In early 1674 the Qing forces suffered a number of setbacks. Wu Sangui captured most areas south of the Yangtze and in the west pushed through Sichuan. In Gansu, General Wang Fuchen revolted and took Gansu and much of western Shaanxi into the rebel camp. Sun Yanling, who had ordered to hold Guangxi, also revolted, along with Geng Jingzhong's Fujian feudatory. Only Shang Zhixin in the far south remained loyal to the Qing.

In the spring of 1675, the Mongol leader Burni revolted in Manchuria and led an army on Shenyang. A federation of Mongol tribes was coordinated by Mala, a director from the Court of Colonial Affairs, against Burni. An ad-hoc army under generals Oja and Tuhai was also sent against the northern threat. They managed to route Burni and he was killed by the Korchin Mongols.

Turn of the tide

Around the spring and early summer of 1675, the Kangxi Emperor became increasingly disillusioned with the performance of Manchu commanders. The pacification campaigns were bogged down in Zhejiang, Shaanxi and Ningxia. The third feudatory, Shang Zhixin, rebelled in Guangdong, and one of the Emperor's most vaunted generals, Chen Fu, was killed in a mutiny in Ningxia. Then, with startling suddeness, the course of the war turned. Without coherent administration and leadership, the rebels fragmented and fought among themselves. Wang Fuchen returned to Qing allegiance and his troops were used by Kangxi in western China. In November, Geng Jingzhong surrendered to General Giyesu in Fujian, and his troops were sent to Jiangxi. Shang Zhixin surrendered in January 1677, and later that year Wu Sangui had Sun Yanling murdered because it was believed he too was about to surrender. Thus, the only major threats remaining to the Qing forces were Wu Sangui himself in the southwest, and Zheng Jing, son of the Ming loyalist general Zheng Chenggong, who threatened the southwestern coastline from Taiwan.

Victory and aftermath

The last four years of the war saw a steady series of Qing victories. Wu Sangui died of natural causes in 1678 and his grandson Wu Shifan committed suicide in Yunnan in December 1681. Zheng Jing was defeated near Xiamen (Amoy) in 1680 and forced to withdraw to Taiwan, dying there in 1681. Geng Jingzhong was sentenced to death by slicing and his head displayed in public. Many who surrendered in good faith in the belief that they would receive amnesty from the throne were likewise executed.

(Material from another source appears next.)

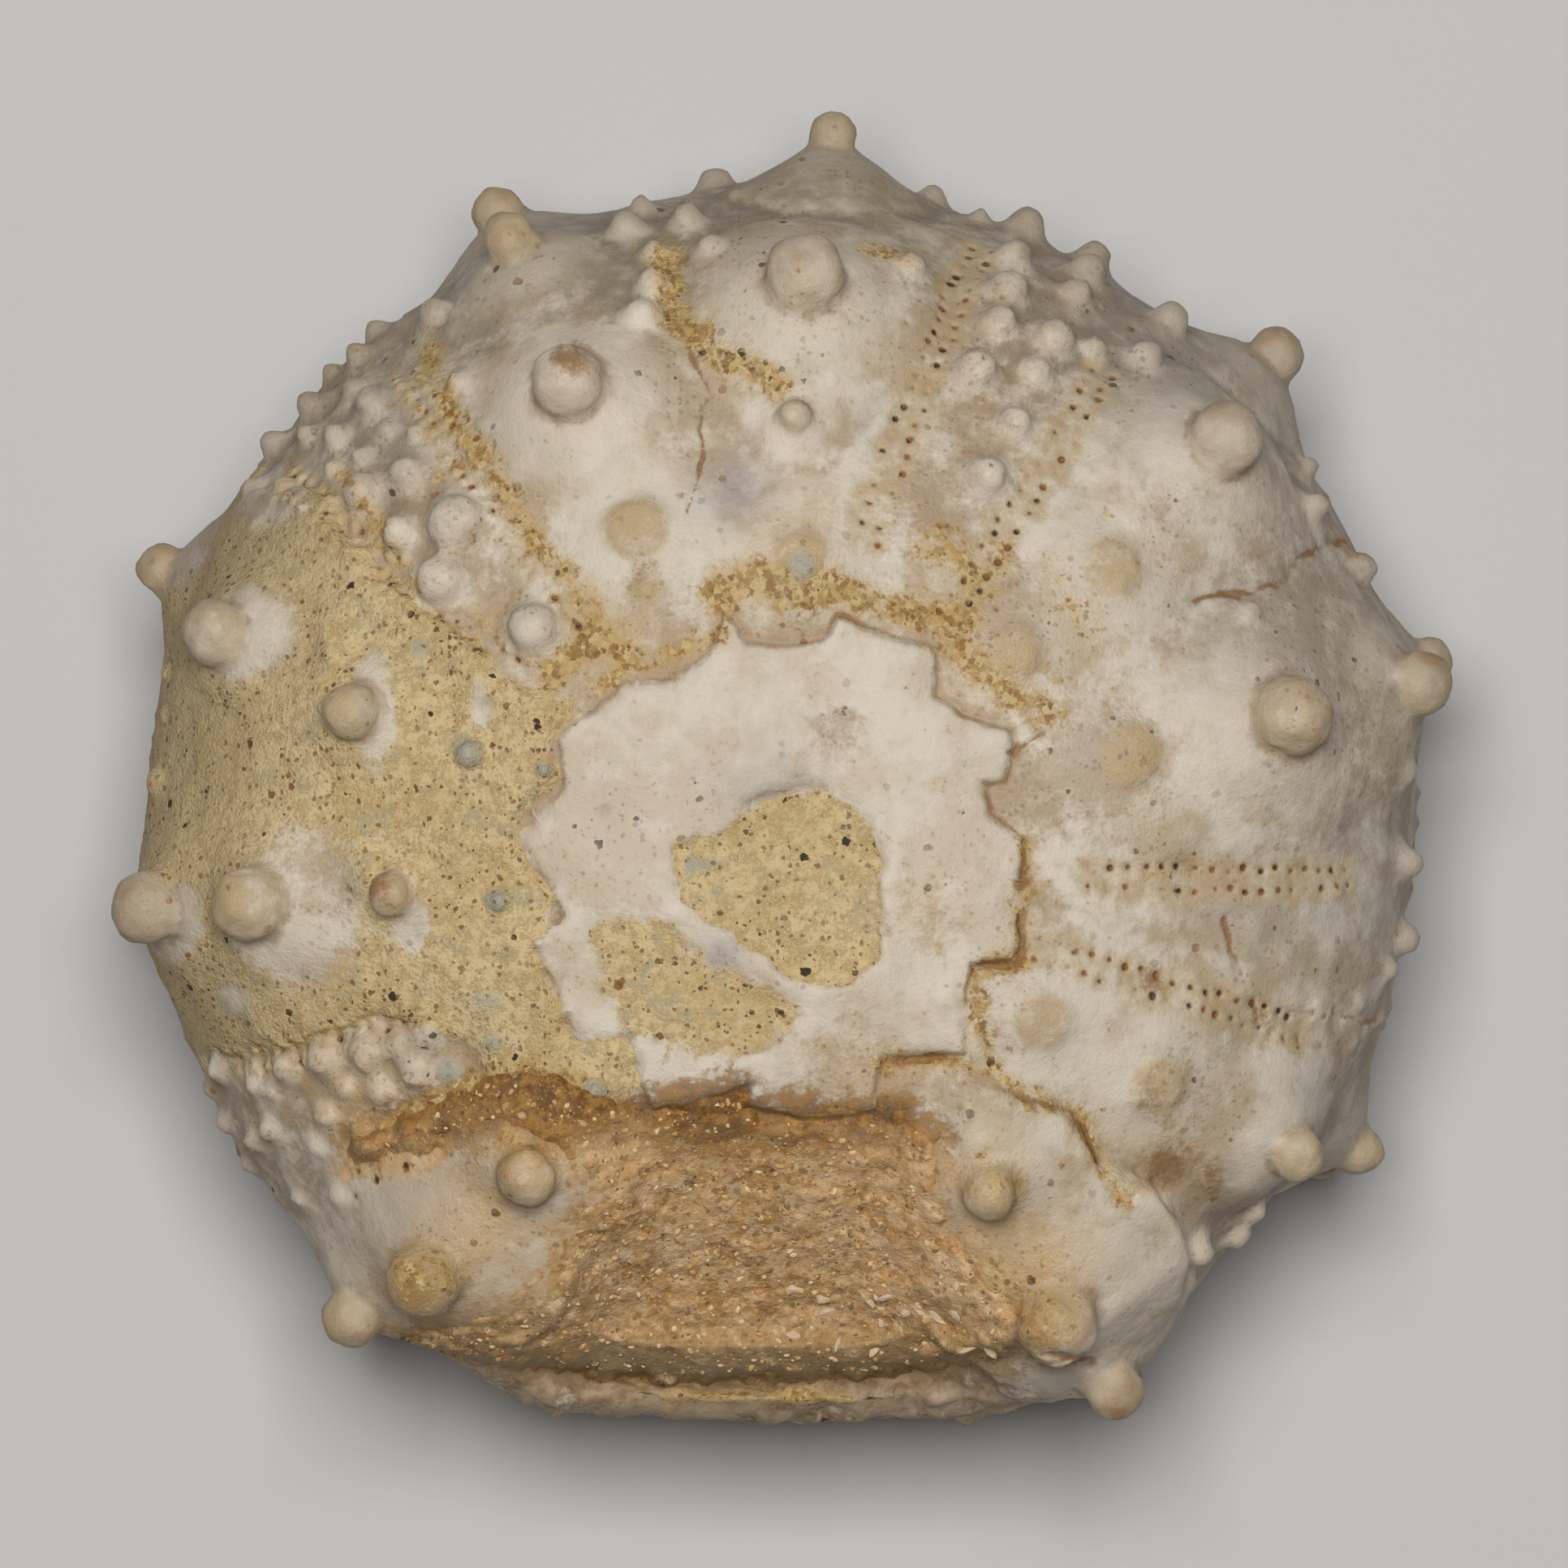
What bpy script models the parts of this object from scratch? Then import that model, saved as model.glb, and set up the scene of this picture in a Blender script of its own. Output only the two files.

The final victory to round off the wars of the three feudatories was the conquest of Taiwan. As soon as the war on the mainland was over, the Kangxi Emperor chose Shi Lang, a man who had been admiral to the Zheng family fleets during the early 1640s, to lead an amphibious operation against Taiwan. Shi Lang insisted on having independent command, from the Governor-General of Fujian, Yao Qisheng, and the Governor-General of Guangxi and Guangdong, Wu Xingzuo. He assembled a fleet of three hundred vessels and defeated the Zheng family's leading naval commander Liu Guoxuan on a major engagement near the Pescadores. A few weeks later, in October 1683, the last members of the Zheng family in Taiwan surrendered.

The Kangxi Emperor had finally succeeded in securing his place on the throne and reunified the empire. He cemented this with policies to integrate members of the Chinese literate elite into the Qing state and to reduce the protracted bitterness of south China.